For large global firms with complex compliance, partner structures, or industry-specific delivery models, the decision may favor a more extensible enterprise platform or a composable architecture combining ERP, PSA, and AI services. However, this only works when the organization has mature enterprise architecture, integration, and governance capabilities. Without that maturity, complexity can outweigh functional gains.
The most effective platform selection framework is therefore not vendor-first. It is operating-model-first. Start with service delivery complexity, commercial model variability, data maturity, governance capacity, and modernization urgency. Then compare ERP and AI platform options against those realities.
Final recommendation for professional services ERP evaluation teams
Professional services firms reviewing AI platform options should avoid treating AI as a separate buying decision from ERP modernization. The stronger approach is to assess whether the ERP architecture, cloud operating model, data design, and workflow governance can support AI in production at scale. In many cases, the winning platform will not be the one with the most visible AI marketing. It will be the one that best combines project and financial control, operational visibility, extensibility, interoperability, and disciplined upgrade governance.

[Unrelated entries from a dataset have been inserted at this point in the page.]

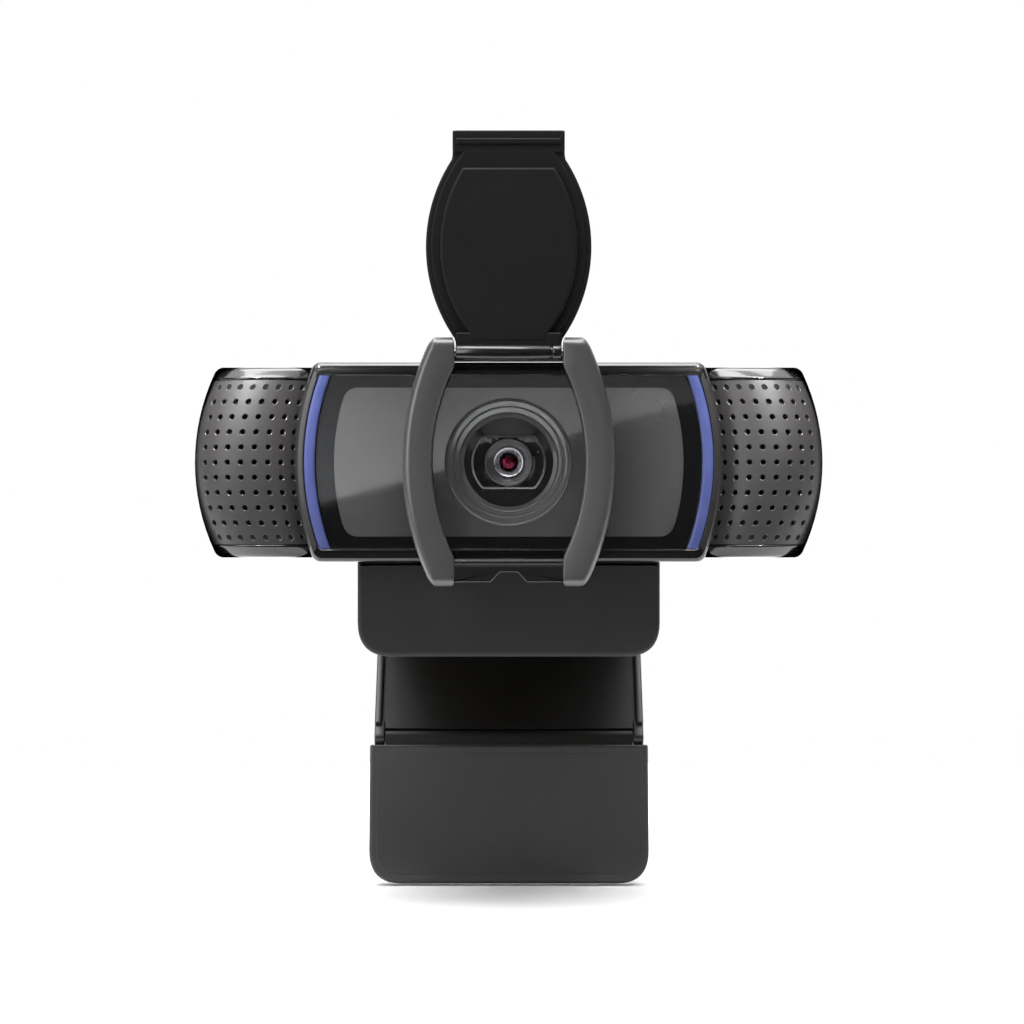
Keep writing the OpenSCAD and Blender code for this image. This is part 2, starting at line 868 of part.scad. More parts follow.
front_window();
front_frame();
inner_panel();
ring_trim();
lens_bezel();
lens_barrel();
front_lens();
rear_lens();
lens_retainer();
focus_coil();
focus_housing();
focus_magnets();
focus_springs();
sensor_holder();
infrared_filter();
image_sensor();
main_board();
shield_can();
processor_chip();
memory_chip();
cable_connector();
light_strip_left();
light_strip_right();
lamp_left();
lamp_right();
grille_left();
grille_right();
acoustic_cloth_left();
acoustic_cloth_right();
microphone_left();
microphone_right();
microphone_boot_left();
microphone_boot_right();
rear_shell();
case_screws();
cable_grommet();
shutter_frame();
shutter_pin();
shutter_flap();
tilt_bracket();
tilt_pin();
friction_washers();
clip_plate();
plate_pad();
lip_pad();
leg_pin();
leg();
tripod_insert();
foot_pin();
foot();
foot_pad();
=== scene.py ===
"""Visual model of the clip-on webcam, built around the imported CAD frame."""
import json
import math

import bmesh
import bpy
from mathutils import Matrix, Vector


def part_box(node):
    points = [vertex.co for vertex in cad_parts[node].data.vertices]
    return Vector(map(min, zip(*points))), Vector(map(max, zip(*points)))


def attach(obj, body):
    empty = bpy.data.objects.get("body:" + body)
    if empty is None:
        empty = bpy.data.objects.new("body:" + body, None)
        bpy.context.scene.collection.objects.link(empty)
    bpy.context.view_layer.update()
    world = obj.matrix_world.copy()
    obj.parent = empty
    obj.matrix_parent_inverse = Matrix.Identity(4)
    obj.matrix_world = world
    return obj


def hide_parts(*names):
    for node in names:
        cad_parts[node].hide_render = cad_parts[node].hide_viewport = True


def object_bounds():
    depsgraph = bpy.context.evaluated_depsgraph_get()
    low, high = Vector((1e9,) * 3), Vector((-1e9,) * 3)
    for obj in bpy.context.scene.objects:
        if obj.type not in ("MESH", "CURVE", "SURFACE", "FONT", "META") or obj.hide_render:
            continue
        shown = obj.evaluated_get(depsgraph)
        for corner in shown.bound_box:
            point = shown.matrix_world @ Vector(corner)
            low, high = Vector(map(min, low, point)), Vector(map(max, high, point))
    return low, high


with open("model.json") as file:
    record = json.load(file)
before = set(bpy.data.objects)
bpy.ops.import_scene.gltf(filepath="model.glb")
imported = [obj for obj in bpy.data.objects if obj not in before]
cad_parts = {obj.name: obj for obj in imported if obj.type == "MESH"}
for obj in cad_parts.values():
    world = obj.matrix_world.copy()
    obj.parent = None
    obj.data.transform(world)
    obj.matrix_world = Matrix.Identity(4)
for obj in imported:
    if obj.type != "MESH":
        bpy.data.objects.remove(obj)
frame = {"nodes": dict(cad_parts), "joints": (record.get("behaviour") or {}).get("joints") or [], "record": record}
CAD_BOX = [list(map(float, corner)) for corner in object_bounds()]

MM = 0.001


# ---------- places, all from the frame ----------

def span(node, axis):
    """Lowest and highest coordinate of a CAD node along an axis, in millimetres."""
    low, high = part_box(node)
    return low[axis] / MM, high[axis] / MM


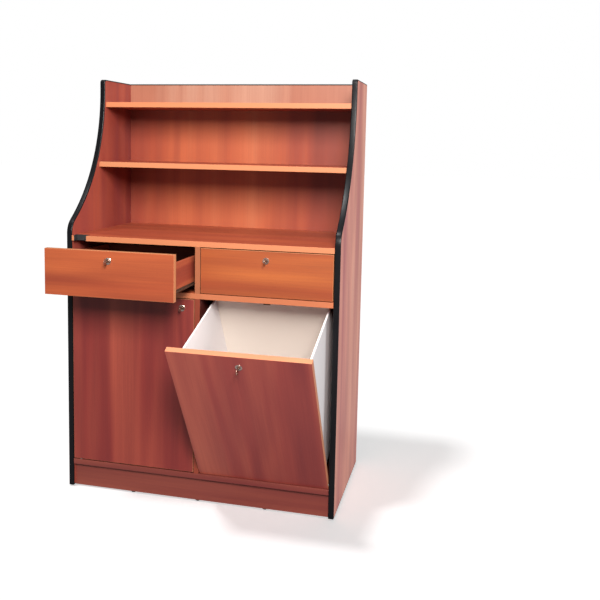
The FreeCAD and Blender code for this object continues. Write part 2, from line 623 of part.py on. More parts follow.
def bin_unit():
    x0, x1 = BOARD / 2 + FRONT_GAP, INNER - FRONT_GAP
    wall0, wall1 = x0 + BIN_INSET, x1 - BIN_INSET
    z_top = Z_RAIL - HEAD_GAP
    lock_x, lock_z = (x0 + x1) / 2, Z_RAIL - BIN_LOCK_DROP
    left = bin_side(wall0)
    right = bin_side(wall1 - BIN_WALL)
    z_inside = Z_BIN_FOOT + BIN_WALL
    floor_board = board(wall0 + BIN_WALL, wall1 - BIN_WALL, BOARD, BIN_BACK_DEPTH,
                        Z_BIN_FOOT, z_inside)
    back = board(wall0 + BIN_WALL, wall1 - BIN_WALL, BIN_BACK_DEPTH - BIN_WALL, BIN_BACK_DEPTH,
                 z_inside, Z_BIN_BACK)
    z_batten = Z_RAIL - BIN_FRONT_DROP - BATTEN
    battens = [board(x, x + BATTEN, BOARD, BOARD + BATTEN, z_inside, z_batten)
               for x in (wall0 + BIN_WALL, wall1 - BIN_WALL - BATTEN)]
    pins = [
        rod_x(PIN_RADIUS, BOARD / 2 - PIN_IN_BUSH, x0 + PIN_IN_FRONT, BIN_PIVOT_DEPTH, Z_PIVOT),
        rod_x(PIN_RADIUS, x1 - PIN_IN_FRONT, INNER + PIN_IN_BUSH, BIN_PIVOT_DEPTH, Z_PIVOT),
    ]
    pegs = [
        rod_x(PEG_RADIUS, wall0 - PEG_LENGTH, wall0, PEG_DEPTH, Z_PIVOT + PEG_RISE),
        rod_x(PEG_RADIUS, wall1, wall1 + PEG_LENGTH, PEG_DEPTH, Z_PIVOT + PEG_RISE),
    ]
    low, high = z_inside + BIN_SCREW_MARGIN, z_batten - BIN_SCREW_MARGIN
    screws = [rod_x(SCREW_RADIUS, x, x + SCREW_HEAD, BOARD + BATTEN / 2, z)
              for x in (wall0 - SCREW_HEAD, wall1) for z in (low, (low + high) / 2, high)]
    front = softened(board(x0, x1, 0, BOARD, Z_FRONTS, z_top))
    front = cut(front, pins + [lock_hole(lock_x, lock_z)])

    def put(part, *solids):
        save("bin_" + part, *[tilted(solid, BIN_TILT) for solid in solids])

    put("front_panel", front)
    put("side_left", left)
    put("side_right", right)
    put("back_wall", back)
    put("floor", floor_board)
    put("battens", *battens)
    put("pivot_pins", *pins)
    put("stop_pegs", *pegs)
    put("wall_screws", *screws)
    put("lock_case", lock_case(lock_x, lock_z))
    put("lock_key_and_cam", *lock_turning(lock_x, lock_z, Z_RAIL))
    save("bin_stop_blocks", stop_block(BOARD / 2, wall0 - STOP_CLEARANCE),
         stop_block(wall1 + STOP_CLEARANCE, INNER))
    return strike(lock_x, Z_RAIL)


carcass()
strikes = [
    drawer("drawer_left", -INNER, -BOARD / 2, DRAWER_OPEN),
    drawer("drawer_right", BOARD / 2, INNER, 0.0),
    door(),
    bin_unit(),
]
save("lock_strikes", *strikes)
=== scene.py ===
"""Finishes of a library service cabinet: veneered boards, black edging, white return bin and locks.

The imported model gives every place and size. This file adds the materials of its boards and the
finer shapes of its metal and plastic fittings, then lights it on a pale floor. Metres.
"""
import json
import math

import bmesh
import bpy
from mathutils import Euler, Matrix, Vector


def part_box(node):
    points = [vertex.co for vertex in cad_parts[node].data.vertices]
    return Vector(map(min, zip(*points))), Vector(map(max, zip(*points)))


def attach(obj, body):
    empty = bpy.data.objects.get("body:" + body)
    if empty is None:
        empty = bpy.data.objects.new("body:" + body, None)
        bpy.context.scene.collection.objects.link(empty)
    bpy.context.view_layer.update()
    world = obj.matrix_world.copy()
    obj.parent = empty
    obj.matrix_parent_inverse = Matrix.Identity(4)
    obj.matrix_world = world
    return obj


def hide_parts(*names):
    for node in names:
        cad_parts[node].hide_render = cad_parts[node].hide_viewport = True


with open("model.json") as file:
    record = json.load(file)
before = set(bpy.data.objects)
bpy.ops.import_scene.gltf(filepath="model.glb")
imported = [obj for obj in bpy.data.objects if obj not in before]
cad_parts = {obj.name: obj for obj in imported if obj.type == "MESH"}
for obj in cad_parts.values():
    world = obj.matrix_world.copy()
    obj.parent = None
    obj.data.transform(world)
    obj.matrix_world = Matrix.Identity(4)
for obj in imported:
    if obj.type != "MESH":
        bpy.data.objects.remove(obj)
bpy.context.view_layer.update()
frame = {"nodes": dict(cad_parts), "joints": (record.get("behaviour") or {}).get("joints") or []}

bl_info = {
    "name": "Library service cabinet",
    "version": (1, 0, 0),
    "blender": (4, 5, 0),
    "location": "3D View > Sidebar > Cabinet",
    "description": "Veneer, edging, bin and lock fittings of a library service cabinet",
    "category": "Object",
}

X = Vector((1, 0, 0))
Y = Vector((0, 1, 0))
Z = Vector((0, 0, 1))
MM = 0.001
EDGE_BAND = 0.7 * MM
SHARP = math.radians(35)
WELD = 1e-6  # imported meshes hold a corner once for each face
MERGE = 1e-7  # corners of a new shape that are one point
SCREW_HEAD = (4.0 * MM, 1.0 * MM)  # radius, height
WHITE = (1.0, 1.0, 1.0)
RAMP_PLACES = (0.0, 0.38, 0.66, 1.0)
SEED_STEP = 5.3


# ---- shader sockets ----
class Field:
    """A shader value. Python's operators on it add Math nodes."""

    def __init__(self, graph, socket):
        self.graph = graph
        self.socket = socket

    def math(self, operation, *others):
        values = dict(enumerate((self, *others)))
        return self.graph.add("ShaderNodeMath", {"operation": operation}, values)

    def reflected(self, operation, other):
        return self.graph.add("ShaderNodeMath", {"operation": operation}, {0: other, 1: self})

    def __add__(self, other):
        return self.math("ADD", other)

    def __sub__(self, other):
        return self.math("SUBTRACT", other)

    def __rsub__(self, other):
        return self.reflected("SUBTRACT", other)

    def __mul__(self, other):
        return self.math("MULTIPLY", other)

    __radd__ = __add__
    __rmul__ = __mul__

    def between(self, low, high):
        """0 below low, 1 above high and smooth in between."""
        values = {"Value": self, "From Min": low, "From Max": high}
        return self.graph.add("ShaderNodeMapRange", {"interpolation_type": "SMOOTHSTEP"}, values)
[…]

For executive teams, the decision should balance four outcomes: operational fit, implementation risk, long-term TCO, and transformation readiness. If the firm needs rapid standardization and predictable upgrades, prioritize SaaS simplicity and embedded automation. If the firm requires differentiated commercial workflows and global complexity support, prioritize extensibility and governance discipline. In either case, insist on scenario-based demos, data-driven proof of value, and a clear view of how AI capabilities will be governed after go-live.